Erforschen der eigenen Existenz
Milan Kunderas Band "Der Vorhang"
Von Peter Mohr
Besprochene Bücher / LiteraturhinweiseWenn Schriftsteller einen Einblick in ihr Innerstes gewähren, wenn sie schreibend ihre Seele nach außen krempeln und sich und ihr Werk in Beziehung zu den Größen der Weltliteratur setzen, dann ist das Resultat nicht selten ein narzisstisches verbales Trommeln in eigener Sache. Nicht so bei Milan Kundera. Der gebürtige Tscheche, der seit einem Vierteljahrhundert in Frankreich lebt und 1984 mit seinem Roman "Die unerträgliche Leichtigkeit des Seins" einen Welterfolg feierte, versteht es, in unzähligen essayistischen Anekdoten eine (relativ) leicht verständliche und pointiert formulierte Genese des europäischen Romans vorzulegen. Als Ahnherren zitiert er Cervantes und Rabelais herbei, macht uns mit den französischen Romanciers des 19. Jahrhunderts ebenso vertraut wie mit Dostojewski und Tolstoj und erhebt Kafka, Musil, Broch und Gombrowicz zum "Giganten-Quartett" des 20. Jahrhunderts.

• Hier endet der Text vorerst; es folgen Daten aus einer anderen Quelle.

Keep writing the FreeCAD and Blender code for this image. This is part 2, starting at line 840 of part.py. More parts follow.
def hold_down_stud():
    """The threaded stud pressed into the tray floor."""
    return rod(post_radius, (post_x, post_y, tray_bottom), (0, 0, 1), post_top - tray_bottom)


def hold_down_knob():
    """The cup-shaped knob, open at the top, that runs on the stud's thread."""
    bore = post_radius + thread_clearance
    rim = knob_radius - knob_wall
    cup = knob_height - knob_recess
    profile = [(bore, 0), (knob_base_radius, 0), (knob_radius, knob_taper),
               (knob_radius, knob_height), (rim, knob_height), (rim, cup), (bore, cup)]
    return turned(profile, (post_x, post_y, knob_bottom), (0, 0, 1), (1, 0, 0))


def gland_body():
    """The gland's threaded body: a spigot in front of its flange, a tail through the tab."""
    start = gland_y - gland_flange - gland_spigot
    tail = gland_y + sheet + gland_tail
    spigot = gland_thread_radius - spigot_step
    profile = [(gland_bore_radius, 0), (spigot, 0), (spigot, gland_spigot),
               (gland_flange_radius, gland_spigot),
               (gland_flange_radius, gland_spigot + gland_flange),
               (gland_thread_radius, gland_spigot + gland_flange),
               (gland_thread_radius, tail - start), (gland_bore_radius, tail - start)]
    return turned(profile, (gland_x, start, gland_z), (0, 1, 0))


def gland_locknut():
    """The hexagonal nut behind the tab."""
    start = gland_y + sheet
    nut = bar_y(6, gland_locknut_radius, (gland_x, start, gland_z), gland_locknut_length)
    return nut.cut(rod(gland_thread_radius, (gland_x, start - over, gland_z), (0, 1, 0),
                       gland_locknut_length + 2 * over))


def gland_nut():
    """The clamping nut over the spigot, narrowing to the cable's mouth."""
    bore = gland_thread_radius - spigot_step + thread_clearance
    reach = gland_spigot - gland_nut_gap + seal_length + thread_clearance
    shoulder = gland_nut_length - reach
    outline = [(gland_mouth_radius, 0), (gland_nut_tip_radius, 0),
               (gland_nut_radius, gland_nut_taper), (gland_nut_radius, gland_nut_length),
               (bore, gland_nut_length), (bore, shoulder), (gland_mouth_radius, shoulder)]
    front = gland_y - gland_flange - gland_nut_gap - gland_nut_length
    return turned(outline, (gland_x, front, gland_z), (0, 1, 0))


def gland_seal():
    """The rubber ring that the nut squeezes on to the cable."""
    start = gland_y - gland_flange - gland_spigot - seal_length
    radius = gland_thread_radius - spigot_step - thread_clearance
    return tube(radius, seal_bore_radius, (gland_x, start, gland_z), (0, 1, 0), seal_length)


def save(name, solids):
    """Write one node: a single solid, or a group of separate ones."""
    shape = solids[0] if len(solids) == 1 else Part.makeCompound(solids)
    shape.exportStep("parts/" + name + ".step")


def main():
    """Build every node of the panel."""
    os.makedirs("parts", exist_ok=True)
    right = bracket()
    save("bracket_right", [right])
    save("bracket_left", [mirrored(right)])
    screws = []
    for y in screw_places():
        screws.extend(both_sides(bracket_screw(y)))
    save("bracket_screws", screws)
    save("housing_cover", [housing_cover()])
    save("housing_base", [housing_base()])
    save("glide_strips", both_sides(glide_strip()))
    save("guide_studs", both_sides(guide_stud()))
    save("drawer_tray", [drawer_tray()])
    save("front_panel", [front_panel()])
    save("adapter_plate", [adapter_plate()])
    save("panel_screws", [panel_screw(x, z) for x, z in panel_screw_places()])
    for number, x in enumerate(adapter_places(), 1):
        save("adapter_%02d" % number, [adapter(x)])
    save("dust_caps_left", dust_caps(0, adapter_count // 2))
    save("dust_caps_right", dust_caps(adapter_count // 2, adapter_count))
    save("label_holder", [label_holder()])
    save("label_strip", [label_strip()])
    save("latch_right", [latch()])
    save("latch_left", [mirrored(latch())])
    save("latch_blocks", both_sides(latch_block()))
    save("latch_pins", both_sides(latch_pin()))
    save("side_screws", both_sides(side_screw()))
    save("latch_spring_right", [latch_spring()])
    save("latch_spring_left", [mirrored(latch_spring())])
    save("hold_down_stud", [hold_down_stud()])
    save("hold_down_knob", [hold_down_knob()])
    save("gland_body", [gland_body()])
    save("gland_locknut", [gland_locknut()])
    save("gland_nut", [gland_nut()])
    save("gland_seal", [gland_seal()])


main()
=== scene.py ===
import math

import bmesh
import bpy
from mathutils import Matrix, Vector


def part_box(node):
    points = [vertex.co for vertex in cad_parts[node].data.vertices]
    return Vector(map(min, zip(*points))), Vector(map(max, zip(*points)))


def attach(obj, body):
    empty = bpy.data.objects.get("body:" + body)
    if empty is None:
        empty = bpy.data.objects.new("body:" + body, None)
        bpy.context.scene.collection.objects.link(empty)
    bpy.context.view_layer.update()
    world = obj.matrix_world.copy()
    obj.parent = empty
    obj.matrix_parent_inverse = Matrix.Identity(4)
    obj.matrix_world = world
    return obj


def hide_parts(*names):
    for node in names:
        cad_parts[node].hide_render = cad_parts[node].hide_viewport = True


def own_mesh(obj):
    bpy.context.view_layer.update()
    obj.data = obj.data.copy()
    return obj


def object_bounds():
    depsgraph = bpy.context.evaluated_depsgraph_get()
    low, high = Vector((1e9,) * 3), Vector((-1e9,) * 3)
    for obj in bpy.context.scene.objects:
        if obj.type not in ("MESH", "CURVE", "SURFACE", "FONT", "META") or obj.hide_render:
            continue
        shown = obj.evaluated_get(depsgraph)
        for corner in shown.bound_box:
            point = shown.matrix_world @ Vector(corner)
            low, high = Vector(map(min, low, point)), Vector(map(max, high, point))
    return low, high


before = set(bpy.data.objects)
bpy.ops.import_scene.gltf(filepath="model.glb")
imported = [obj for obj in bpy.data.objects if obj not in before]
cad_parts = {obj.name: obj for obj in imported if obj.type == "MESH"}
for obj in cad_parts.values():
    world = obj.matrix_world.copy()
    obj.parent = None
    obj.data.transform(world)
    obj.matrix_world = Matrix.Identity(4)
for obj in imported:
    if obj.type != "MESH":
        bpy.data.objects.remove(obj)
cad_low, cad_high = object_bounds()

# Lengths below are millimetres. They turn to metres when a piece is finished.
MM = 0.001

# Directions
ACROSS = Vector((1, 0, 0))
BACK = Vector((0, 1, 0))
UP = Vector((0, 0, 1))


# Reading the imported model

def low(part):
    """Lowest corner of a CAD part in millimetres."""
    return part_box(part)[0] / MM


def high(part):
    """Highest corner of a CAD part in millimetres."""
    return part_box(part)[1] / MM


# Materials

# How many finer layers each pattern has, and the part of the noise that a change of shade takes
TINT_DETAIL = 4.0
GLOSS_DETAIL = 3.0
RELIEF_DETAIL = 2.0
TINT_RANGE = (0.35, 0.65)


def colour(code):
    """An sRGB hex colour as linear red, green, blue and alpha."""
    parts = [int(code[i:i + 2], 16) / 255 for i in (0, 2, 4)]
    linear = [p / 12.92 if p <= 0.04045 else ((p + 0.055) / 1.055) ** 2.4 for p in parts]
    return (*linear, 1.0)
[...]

Man möchte mit Kundera über viele seiner Befunde streiten, etwa darüber, dass Dostojewski der letzte "Balzacianer" gewesen sein soll oder dass der "Ulysses" ohne "Anna Karenina" nicht denkbar gewesen wäre. Und doch nimmt dieses Buch gefangen. Es ist nicht die analytische Brillanz oder die Stringenz der Gedanken, sondern die Begeisterung für die Literatur, die von Kundera auf den Leser überschwappt. Anders als in seinen Romanen lässt der 76-jährige Autor hier seinem erzählerischen Elan freien Lauf. Je tiefer man in diesen Band eindringt, umso stärker verwischen die Grenzen zwischen Essay und Autobiografie. Wenn Kundera über die Literaturgeschichte philosophiert, schreibt er auch immer über sich selbst. Die Entstehungsgeschichte, der historische Kontext, sei für ein Werk eminent wichtig. Dahinter verbirgt sich latent die Frage, inwieweit seine eigene, durch den Prager Frühling geprägte Vita sein literarisches Werk beeinflusst hat. Was wäre aus ihm geworden, wenn er nicht nach Paris emigriert wäre und weiter Tschechisch geschrieben hätte? Den gebürtigen Prager Kafka, so Kunderas Behauptung, hätte nämlich niemand zur Kenntnis genommen, wenn er nicht seine Werke in Deutsch verfasst hätte.
Die Skepsis wird noch deutlicher, wenn sich Kundera über die politisch-kulturelle Entwicklung in Europa auslässt. Die großen Romanciers hätten über Jahrhunderte miteinander geistig korrespondiert, über Sprachbarrieren hinweg Traditionen fortgeschrieben und neue Entwicklungen, die er als "Reise in unbekannte Länder" bezeichnete, geprägt, aber an den Universitäten würde nur noch im "nationalen Kontext" studiert. Darin liege das "irreparable intellektuelle Scheitern" begründet. Hier macht es der "Geistesmensch" Kundera etwas zu kompliziert. An anderer Stelle konstatiert er nämlich völlig zutreffend, dass in Prag die "ideologische Dummheit" Anfang der 90er Jahre von der "kommerziellen Dummheit" abgelöst wurde. Die im Laufe des 20. Jahrhunderts völlig disparaten politischen Verhältnisse in den europäischen Staaten dürften die ausschlaggebende Barriere für die von Kundera angestrebte kulturelle Union sein.
"Der Romancier ist weder Historiker noch Prophet, sondern Erforscher der Existenz", schrieb der in Brünn geborene Autor 1986 in seinem Essayband "Die Kunst des Romans". Auf äußerst kurzweilige Art und Weise hat uns Kundera an seiner Reise ins Innere, an der Erforschung der eigenen Existenz teilhaben lassen. Uns begegnet ein bekennender Kosmopolit, enthusiastischer Literaturliebhaber und skeptischer Grübler, der uns spielerisch von Böhmen nach La Mancha und von Paris nach Wien und Prag versetzt. Ein grandios geschriebener, wenn auch streitbarer Reiseführer durch die europäische Literatur.